Renato Ribeiro acredita que Bolsonaro será responsabilizado, pois carrega um histórico de confrontos com as instituições e chegou a dizer que não cumpriria decisão do Supremo Tribunal Federal, especialmente do ministro Alexandre de Moraes.
"Se não bastasse o seu filho Eduardo ter dito que, para fechar o STF bastava um cabo e um soldado, já levando seus seguidores à uma animosidade com a Suprema Corte, o próprio Bolsonaro atacou diversas vezes o Supremo, tentando fazer a população acreditar que ele era um perseguido pela Justiça, que lutava contra o Poder Judiciário, que na visão dele seria cooptado por forças políticas contrárias às suas", afirmou.
Ribeiro também aposta que Bolsonaro ficará inelegível pela divulgação de fake news, como a postagem na qual afirma que o presidente Lula não foi eleito pelo povo, mas escolhido pelo STF e TSE.
O jurista Ives Gandra Martins, que no período eleitoral inclusive declarou voto em Bolsonaro e defendeu sua gestão, considera difícil a justiça criminalizar o ex-presidente, com base no que haveria de indícios até o momento.
Ele ressalta que durante os dois meses, após ter perdido a eleição, Bolsonaro continuava a ter poder e não houve nenhuma ruptura nem movimento neste sentido naquele momento, nem da parte do ex-presidente, nem das Forças Armadas.
"Evidentemente ainda vai ter que se investigar, mas acho muito difícil, como o presidente deixou de ter poder nos Estados Unidos, que ele teria feito um movimento, sem força nenhuma, sem armas, sem nada, para tentar dar um golpe de estado. A meu ver, a não ser que apareçam outras provas, acho muito difícil que ele possa ser responsabilidado", opinou.

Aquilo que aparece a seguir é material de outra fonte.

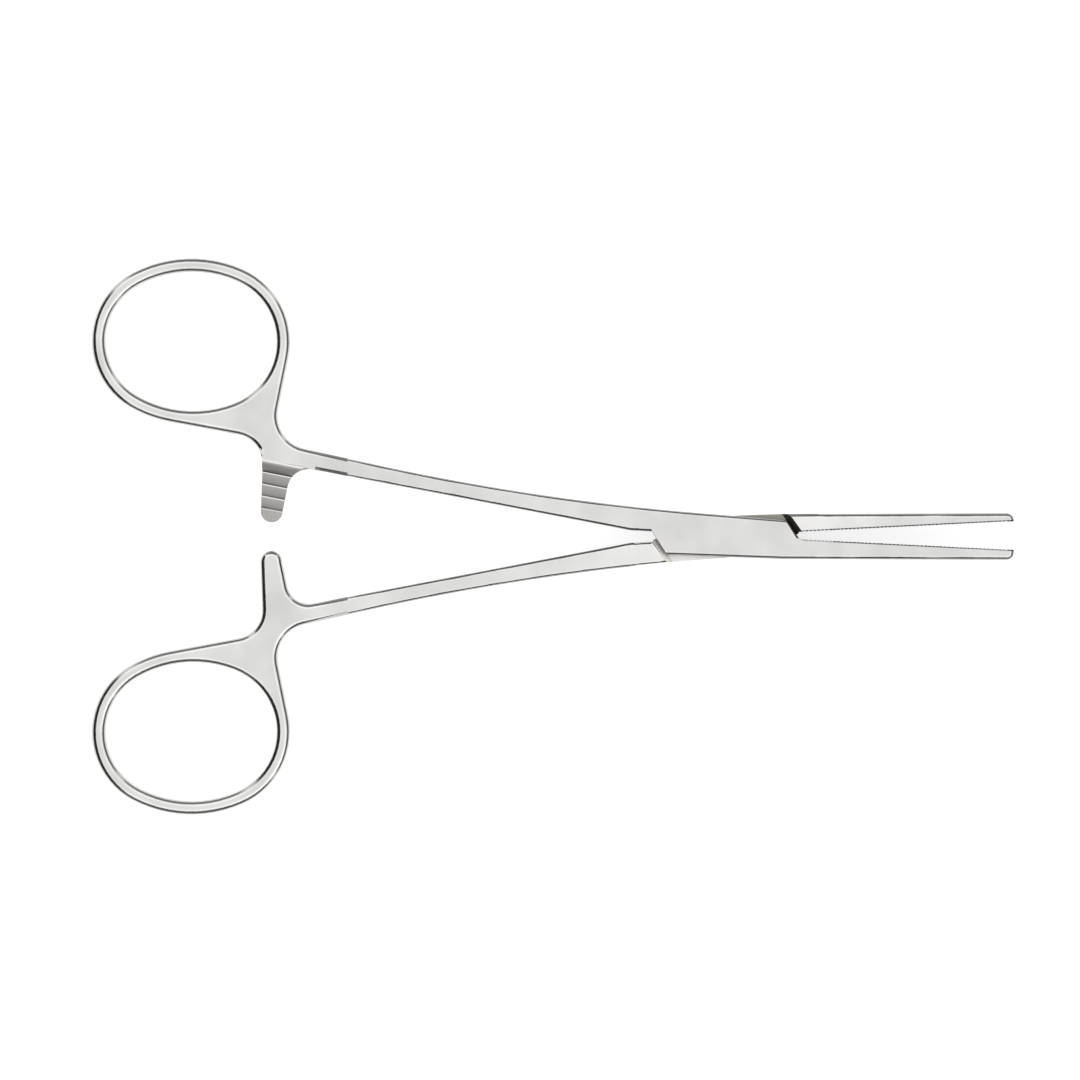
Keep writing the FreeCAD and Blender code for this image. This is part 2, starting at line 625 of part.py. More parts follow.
# The tongue arm is drawn like the box arm, and then lies turned over lengthwise
tongue_handle = forge_handle("tongue_arm")
cut_ratchet(tongue_handle, "90 + tooth_tilt - 2 * rest_half_angle")
tongue_shank = forge_shank("tongue_arm", -1)
cut_tongue(tongue_shank)
cut_serrations(tongue_shank, -1)
tongue_arm = join_arm("tongue_arm", tongue_shank, tongue_handle)
tongue_arm.Placement = Placement(Vector(), Rotation(Vector(1, 0, 0), 180))
tongue_arm.setExpression("Placement.Base.z", formula("box_thickness"))

lock_pin = make_pin()
doc.recompute()

for item in doc.Objects:
    if "Invalid" in item.State or "Error" in item.State:
        raise ValueError(f"{item.Label} failed: {item.State}")

os.makedirs("parts", exist_ok=True)
for part in (box_arm, tongue_arm, lock_pin):
    if part.Shape.isNull() or not part.Shape.isValid():
        raise ValueError(f"{part.Label} isn't a valid solid")
    print(f"{part.Label}: {len(part.Shape.Solids)} solid, {part.Shape.Volume:.1f} mm3")
    part.Shape.exportStep(f"parts/{part.Label}.step")
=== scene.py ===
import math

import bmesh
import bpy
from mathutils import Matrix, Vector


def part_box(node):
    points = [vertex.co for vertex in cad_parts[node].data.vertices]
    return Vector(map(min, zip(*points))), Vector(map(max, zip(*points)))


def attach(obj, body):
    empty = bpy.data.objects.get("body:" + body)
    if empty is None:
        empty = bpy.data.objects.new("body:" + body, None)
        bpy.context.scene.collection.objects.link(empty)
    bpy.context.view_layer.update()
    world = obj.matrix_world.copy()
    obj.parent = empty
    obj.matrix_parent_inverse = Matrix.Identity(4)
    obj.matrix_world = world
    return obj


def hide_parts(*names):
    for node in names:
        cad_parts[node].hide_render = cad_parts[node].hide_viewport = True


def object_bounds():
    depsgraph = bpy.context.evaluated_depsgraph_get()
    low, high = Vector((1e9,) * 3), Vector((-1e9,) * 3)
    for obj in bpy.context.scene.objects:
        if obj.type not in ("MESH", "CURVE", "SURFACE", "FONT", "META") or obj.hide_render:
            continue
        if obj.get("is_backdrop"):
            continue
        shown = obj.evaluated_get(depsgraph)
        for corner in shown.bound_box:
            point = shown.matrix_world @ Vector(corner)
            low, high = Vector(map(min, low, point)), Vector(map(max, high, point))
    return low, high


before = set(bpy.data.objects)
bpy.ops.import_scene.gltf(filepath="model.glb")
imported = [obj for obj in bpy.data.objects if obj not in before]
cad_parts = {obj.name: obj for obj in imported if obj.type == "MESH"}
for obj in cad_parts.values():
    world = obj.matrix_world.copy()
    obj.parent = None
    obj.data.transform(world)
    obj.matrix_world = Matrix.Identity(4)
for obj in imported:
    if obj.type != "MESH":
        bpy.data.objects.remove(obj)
cad_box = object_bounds()

# %% [markdown]
# # A pair of hemostat forceps in satin steel
# The forceps have three parts: the box arm, the tongue arm that passes through it, and the pin that
# holds both. The packed model already has the right shape, but its edges are plain bevels and its
# surface has no finish. So each arm is copied, its edges are rounded the way a polishing wheel rounds
# them, and the steel gets the fine marks of its last polish. Everything is in metres.

MM = 0.001
ARMS = {"box_arm": "box_arm_body", "tongue_arm": "tongue_arm_body"}
scene = bpy.context.scene
print("parts in the frame:", ", ".join(sorted(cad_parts)))
print("size in mm:", [round((high - low) / MM, 2) for low, high in zip(*cad_box)])

# %% [markdown]
# ## The camera
# The photograph looks straight down on the forceps from far away: the finger rings show almost
# nothing of their inner walls. A long lens high above the middle of the picture does the same. Its
# distance follows from the width that the picture covers, so the scale stays right if the lens is
# changed.

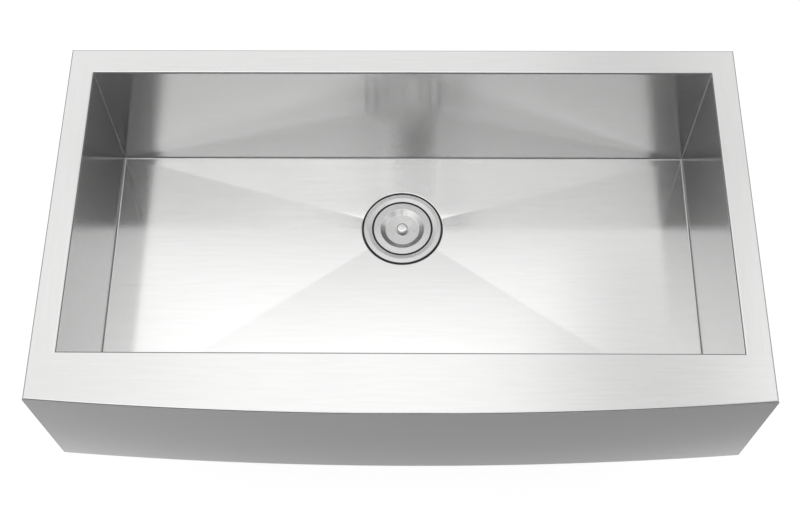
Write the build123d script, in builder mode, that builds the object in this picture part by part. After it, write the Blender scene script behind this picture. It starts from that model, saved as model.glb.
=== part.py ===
"""Farmhouse kitchen sink: one large square-cornered steel bowl with a bowed apron front,
sound-damping pads, and a basket strainer whose lid and basket lift out.

Millimetres. The origin is the middle of the back rim's top face, +X runs to the right,
+Y towards the back, and +Z up, so the top of every rim lies at z = 0.
"""
from build123d import *
import math
import os

os.makedirs("parts", exist_ok=True)

# ---------------------------------------------------------------------------
# Driving sizes of the welded steel shell
# ---------------------------------------------------------------------------
sink_length = 911.0          # left end to right end
sheet = 1.5                  # steel of the bowl, the rims and the apron
opening_width = 412.0        # bowl opening, front to back
bowl_depth = 225.0           # top of the rims to the foot of the walls
floor_fall = 6.0             # fall of the floor from the walls to the drain's centre
drain_setback = 117.75       # drain's centre to the back wall
side_rim_width = 34.0        # left and right rims
back_rim_width = 38.5        # back rim
deck_width = 63.0            # front deck at its two ends
hem_drop = 6.0               # height of the rims' turned-down outer edge
bend_radius = 3.0            # outside radius of the bends in the sheet
fold_drop = 4.0              # leg of a bend, where the next sheet is welded on

apron_bow = 17.5             # how far the apron stands out in the middle
apron_height = 200.0
apron_inset = 6.0            # apron's lower corners, inwards of its upper ones
cheek_return = 20.0          # inward return along the back edge of each cheek
apron_lip_width = 22.0       # lip turned in along the apron's foot
stay_position = 250.0        # stays, each side of the middle
stay_flange = 16.0           # flanges that are welded to the bowl and to the apron
stay_drop = 45.0             # top of the deck to the top of a stay
stay_height = 90.0

# ---------------------------------------------------------------------------
# Driving sizes of the sound pads
# ---------------------------------------------------------------------------
pad_thickness = 4.0
pad_drop = 50.0              # top of the rims to the top of the wall pads
pad_height = 115.0           # wall pads
pad_clearance = 12.0         # front pad to the stays
back_pad_length = 560.0
side_pad_length = 240.0
floor_pad_length = 190.0     # left and right floor pads, left to right
floor_pad_width = 290.0      # left and right floor pads, front to back
floor_pad_distance = 265.0   # drain's centre to the middle of those two pads
front_floor_pad_length = 230.0
front_floor_pad_width = 120.0
front_floor_pad_distance = 109.0   # bowl's front to the middle of that pad

# ---------------------------------------------------------------------------
# Driving sizes of the strainer
# ---------------------------------------------------------------------------
flange_radius = 57.15        # 4.5 inch flange
flange_thickness = 2.0
flange_land = 6.5            # flat band inside the flange's outer edge
flange_dish = 0.8            # fall of the flange towards the lid
flange_edge_radius = 1.0     # rounded outer edge
mouth_edge_radius = 0.4      # rounded edge round the lid
recess_gap = 2.0             # flange's edge to the wall of the recess in the floor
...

Ives Gandra também minimiza o peso da "minuta do golpe", encontrada na casa do ex-ministro da Justiça, Anderson Torres. O jurista ressalta que o Congresso jamais aprovaria e o texto não tinha embasamento jurídico para decretação de estado de defesa. "O papel não tinha validade nenhuma", concluiu.
Para o professor de direito penal da FGV, Thiago Bottino, as declarações de Bolsonaro, por exemplo sobre a possibilidade de o Brasil assistir à uma situação semelhante à invasão do Capitólio nos Estados Unidos e suas constantes críticas ao sistema eleitoral, criam um contexto e "dão um desenho mais amplo de qual é a postura dele", mas não substitui a investigação, que irá demonstrar se houve ou não alguma ação concreta dirigida a instigar os atos golpistas de 08 de janeiro.
"Se você dá uma declaração de que não confia nas urnas, não acredito nas eleições, isso é muito genérico ainda. E é muito difícil para o Ministério Público, na hora de formular uma acusação, relacionar como causa e efeito esse tipo de declaração com os atos das pessoas invadindo e depredando os prédios dos três Poderes. No caso de Bolsonaro, todos esses fatos ajudam a construir um contexto, mas não dispensam a investigação para demonstrar se houve de fato uma conduta", ponderou.
Bottino observou que há várias pessoas presas e que celulares estão sendo periciados. "Então será observado se houve conversa, articulação, organização, um estímulo, eventualmente até uma participação mais direta para que esses atos aconteçam. Querer que já haja todas as provas agora é exigir muito, ainda há muito a se investigar", finalizou.